### PROMPT:
Reproduce the material exactly, omitting nothing.

* BEGIN *

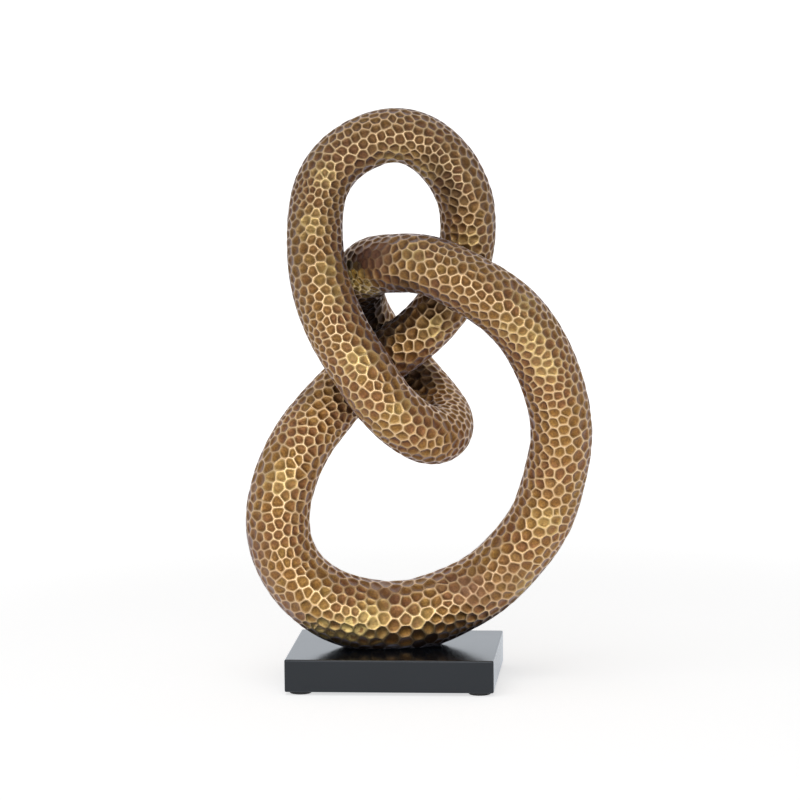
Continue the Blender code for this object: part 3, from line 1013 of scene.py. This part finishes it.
def white_paper():
    """The floor: white paper that keeps the object's soft shadow."""
    nodes = Finish("white_paper")
    fibre = nodes.noise(1.5 * MM, 3.0)
    seen = nodes.add("ShaderNodeLightPath").outputs
    plain = nodes.greatest(seen["Is Camera Ray"], seen["Is Transmission Ray"])
    distance = nodes.add("ShaderNodeVectorMath", operation="LENGTH")
    nodes.join(nodes.place, distance.inputs[0])
    reach = distance.outputs["Value"]
    glow = nodes.product(plain, nodes.between(reach, NEAR_FLOOR, FAR_FLOOR, FLOOR_GLOW, 1.0))
    share = nodes.between(nodes.coordinate("Y"), *MIRROR_DEPTHS,
                          FLOOR_FRONT_MIRROR, FLOOR_REAR_MIRROR)
    level = nodes.between(reach, NEAR_FLOOR, FAR_FLOOR, NEAR_MIRROR, FAR_MIRROR)
    mirrored = nodes.product(seen["Is Glossy Ray"], nodes.product(share, level))
    return nodes.shade({
        "Base Color": nodes.mix(fibre, *PAPER),
        "Roughness": 0.9,
        "Specular IOR Level": 0.1,
        "Emission Color": WHITE,
        "Emission Strength": nodes.greatest(glow, mirrored),
    })


def studio_world():
    """A white backdrop as the camera and mirrors see it, in a dim room."""
    world = bpy.data.worlds.new("studio")
    bpy.context.scene.world = world
    world.use_nodes = True
    nodes = Nodes(world.node_tree)
    seen = nodes.add("ShaderNodeLightPath").outputs
    direction = nodes.add("ShaderNodeTexCoord").outputs["Generated"]

    def toward(axis, low, high, start, end):
        """A brightness that turns smoothly along an axis of the room."""
        along = nodes.add("ShaderNodeVectorMath", operation="DOT_PRODUCT")
        nodes.join(direction, along.inputs[0])
        nodes.join(axis, along.inputs[1])
        return nodes.between(along.outputs["Value"], low, high, start, end)

    plain = nodes.greatest(seen["Is Camera Ray"], seen["Is Transmission Ray"])
    front = toward((0.0, 1.0, 0.5), -1.0, -0.1, FRONT_MIRROR, SIDE_MIRROR)
    back = toward((0.0, 1.0, 0.0), -0.1, 0.35, 0.0, 1.0)
    mirrored = nodes.product(seen["Is Glossy Ray"], nodes.greatest(front, back))
    strength = nodes.greatest(plain, mirrored, ROOM_LIGHT)
    nodes.fill(world.node_tree.nodes["Background"], {"Color": WHITE, "Strength": strength})


def softbox(name, place, size, power, aim):
    """A rectangular lamp that faces a point."""
    lamp = bpy.data.lights.new(name, "AREA")
    lamp.shape = "RECTANGLE"
    lamp.size, lamp.size_y = size
    lamp.energy = power
    thing = bpy.data.objects.new(name, lamp)
    bpy.context.scene.collection.objects.link(thing)
    thing.location = place
    thing.rotation_mode = "QUATERNION"
    thing.rotation_quaternion = (Vector(aim) - Vector(place)).to_track_quat("-Z", "Y")


def photo_camera():
    """The camera fitted to the block's corners in the photograph."""
    azimuth, elevation = radians(CAMERA_AZIMUTH), radians(CAMERA_ELEVATION)
    back = Vector((sin(azimuth) * cos(elevation), -cos(azimuth) * cos(elevation), sin(elevation)))
    block_top = Vector((block_middle.x, block_middle.y, base_high.z))
    target = block_top + Vector(CAMERA_AIM)
    camera = bpy.data.objects.new("camera", bpy.data.cameras.new("camera"))
    bpy.context.scene.collection.objects.link(camera)
    camera.data.sensor_width = SENSOR_WIDTH
    camera.data.lens = FOCAL_PIXELS / PHOTO_WIDTH * SENSOR_WIDTH
    camera.data.clip_start, camera.data.clip_end = CAMERA_RANGE
    roll = Matrix.Rotation(radians(CAMERA_ROLL), 3, "Z")
    turn = (-back).to_track_quat("-Z", "Y").to_matrix() @ roll
    camera.matrix_world = Matrix.Translation(target + back * CAMERA_DISTANCE) @ turn.to_4x4()
    bpy.context.scene.camera = camera


def paper_floor():
    """A sheet of white paper under everything, wider than any view of the object."""
    corners = [(-FLOOR_REACH, -FLOOR_REACH, 0), (FLOOR_REACH, -FLOOR_REACH, 0),
               (FLOOR_REACH, FLOOR_REACH, 0), (-FLOOR_REACH, FLOOR_REACH, 0)]
    mesh = bpy.data.meshes.new("floor")
    mesh.from_pydata(corners, [], [(0, 1, 2, 3)])
    mesh.materials.append(white_paper())
    sheet = bpy.data.objects.new("floor", mesh)
    bpy.context.scene.collection.objects.link(sheet)
    return sheet


bpy.context.scene.view_settings.view_transform = "Standard"
photo_camera()
studio_world()

tube = Tube(closed_spline(route_points(), SAMPLES_PER_SPAN), RING_COUNT)
skin = skin_object(tube, gilded_resin())
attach(skin, "root")
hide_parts("knot")

zinc_steel = turned_metal("zinc_steel", *ZINC)
finishes = {
    "base_block": black_lacquer(),
    "foot": foot_rubber(),
    "screw": zinc_steel,
    "washer": zinc_steel,
    "insert": turned_metal("insert_brass", *BRASS),
}
for name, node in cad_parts.items():
    for start, finish in finishes.items():
        if name.startswith(start):
            node.data.materials.clear()
            node.data.materials.append(finish)

floor = paper_floor()

lamp_aim = (block_middle.x, block_middle.y, LAMP_AIM_HEIGHT)
for name, (place, size, power) in LAMPS.items():
    softbox(name, place, size, power, lamp_aim)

* END *

### RESULT OF THIS EXERCISE:
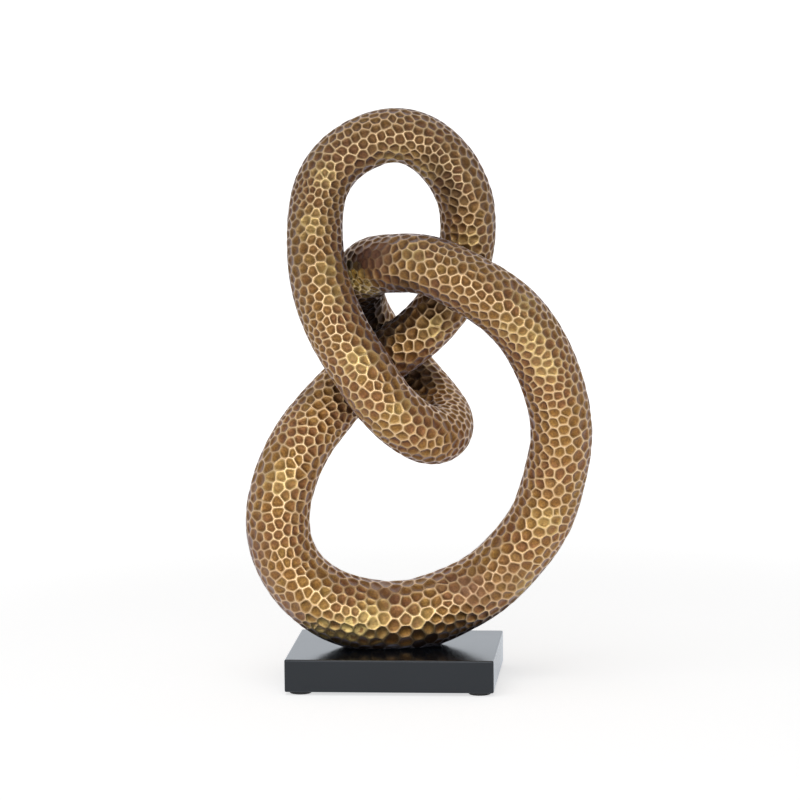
Continue the Blender code for this object: part 3, from line 1013 of scene.py. This part finishes it.
def white_paper():
    """The floor: white paper that keeps the object's soft shadow."""
    nodes = Finish("white_paper")
    fibre = nodes.noise(1.5 * MM, 3.0)
    seen = nodes.add("ShaderNodeLightPath").outputs
    plain = nodes.greatest(seen["Is Camera Ray"], seen["Is Transmission Ray"])
    distance = nodes.add("ShaderNodeVectorMath", operation="LENGTH")
    nodes.join(nodes.place, distance.inputs[0])
    reach = distance.outputs["Value"]
    glow = nodes.product(plain, nodes.between(reach, NEAR_FLOOR, FAR_FLOOR, FLOOR_GLOW, 1.0))
    share = nodes.between(nodes.coordinate("Y"), *MIRROR_DEPTHS,
                          FLOOR_FRONT_MIRROR, FLOOR_REAR_MIRROR)
    level = nodes.between(reach, NEAR_FLOOR, FAR_FLOOR, NEAR_MIRROR, FAR_MIRROR)
    mirrored = nodes.product(seen["Is Glossy Ray"], nodes.product(share, level))
    return nodes.shade({
        "Base Color": nodes.mix(fibre, *PAPER),
        "Roughness": 0.9,
        "Specular IOR Level": 0.1,
        "Emission Color": WHITE,
        "Emission Strength": nodes.greatest(glow, mirrored),
    })


def studio_world():
    """A white backdrop as the camera and mirrors see it, in a dim room."""
    world = bpy.data.worlds.new("studio")
    bpy.context.scene.world = world
    world.use_nodes = True
    nodes = Nodes(world.node_tree)
    seen = nodes.add("ShaderNodeLightPath").outputs
    direction = nodes.add("ShaderNodeTexCoord").outputs["Generated"]

    def toward(axis, low, high, start, end):
        """A brightness that turns smoothly along an axis of the room."""
        along = nodes.add("ShaderNodeVectorMath", operation="DOT_PRODUCT")
        nodes.join(direction, along.inputs[0])
        nodes.join(axis, along.inputs[1])
        return nodes.between(along.outputs["Value"], low, high, start, end)

    plain = nodes.greatest(seen["Is Camera Ray"], seen["Is Transmission Ray"])
    front = toward((0.0, 1.0, 0.5), -1.0, -0.1, FRONT_MIRROR, SIDE_MIRROR)
    back = toward((0.0, 1.0, 0.0), -0.1, 0.35, 0.0, 1.0)
    mirrored = nodes.product(seen["Is Glossy Ray"], nodes.greatest(front, back))
    strength = nodes.greatest(plain, mirrored, ROOM_LIGHT)
    nodes.fill(world.node_tree.nodes["Background"], {"Color": WHITE, "Strength": strength})


def softbox(name, place, size, power, aim):
    """A rectangular lamp that faces a point."""
    lamp = bpy.data.lights.new(name, "AREA")
    lamp.shape = "RECTANGLE"
    lamp.size, lamp.size_y = size
    lamp.energy = power
    thing = bpy.data.objects.new(name, lamp)
    bpy.context.scene.collection.objects.link(thing)
    thing.location = place
    thing.rotation_mode = "QUATERNION"
    thing.rotation_quaternion = (Vector(aim) - Vector(place)).to_track_quat("-Z", "Y")


def photo_camera():
    """The camera fitted to the block's corners in the photograph."""
    azimuth, elevation = radians(CAMERA_AZIMUTH), radians(CAMERA_ELEVATION)
    back = Vector((sin(azimuth) * cos(elevation), -cos(azimuth) * cos(elevation), sin(elevation)))
    block_top = Vector((block_middle.x, block_middle.y, base_high.z))
    target = block_top + Vector(CAMERA_AIM)
    camera = bpy.data.objects.new("camera", bpy.data.cameras.new("camera"))
    bpy.context.scene.collection.objects.link(camera)
    camera.data.sensor_width = SENSOR_WIDTH
    camera.data.lens = FOCAL_PIXELS / PHOTO_WIDTH * SENSOR_WIDTH
    camera.data.clip_start, camera.data.clip_end = CAMERA_RANGE
    roll = Matrix.Rotation(radians(CAMERA_ROLL), 3, "Z")
    turn = (-back).to_track_quat("-Z", "Y").to_matrix() @ roll
    camera.matrix_world = Matrix.Translation(target + back * CAMERA_DISTANCE) @ turn.to_4x4()
    bpy.context.scene.camera = camera


def paper_floor():
    """A sheet of white paper under everything, wider than any view of the object."""
    corners = [(-FLOOR_REACH, -FLOOR_REACH, 0), (FLOOR_REACH, -FLOOR_REACH, 0),
               (FLOOR_REACH, FLOOR_REACH, 0), (-FLOOR_REACH, FLOOR_REACH, 0)]
    mesh = bpy.data.meshes.new("floor")
    mesh.from_pydata(corners, [], [(0, 1, 2, 3)])
    mesh.materials.append(white_paper())
    sheet = bpy.data.objects.new("floor", mesh)
    bpy.context.scene.collection.objects.link(sheet)
    return sheet


bpy.context.scene.view_settings.view_transform = "Standard"
photo_camera()
studio_world()

tube = Tube(closed_spline(route_points(), SAMPLES_PER_SPAN), RING_COUNT)
skin = skin_object(tube, gilded_resin())
attach(skin, "root")
hide_parts("knot")

zinc_steel = turned_metal("zinc_steel", *ZINC)
finishes = {
    "base_block": black_lacquer(),
    "foot": foot_rubber(),
    "screw": zinc_steel,
    "washer": zinc_steel,
    "insert": turned_metal("insert_brass", *BRASS),
}
for name, node in cad_parts.items():
    for start, finish in finishes.items():
        if name.startswith(start):
            node.data.materials.clear()
            node.data.materials.append(finish)

floor = paper_floor()

lamp_aim = (block_middle.x, block_middle.y, LAMP_AIM_HEIGHT)
for name, (place, size, power) in LAMPS.items():
    softbox(name, place, size, power, lamp_aim)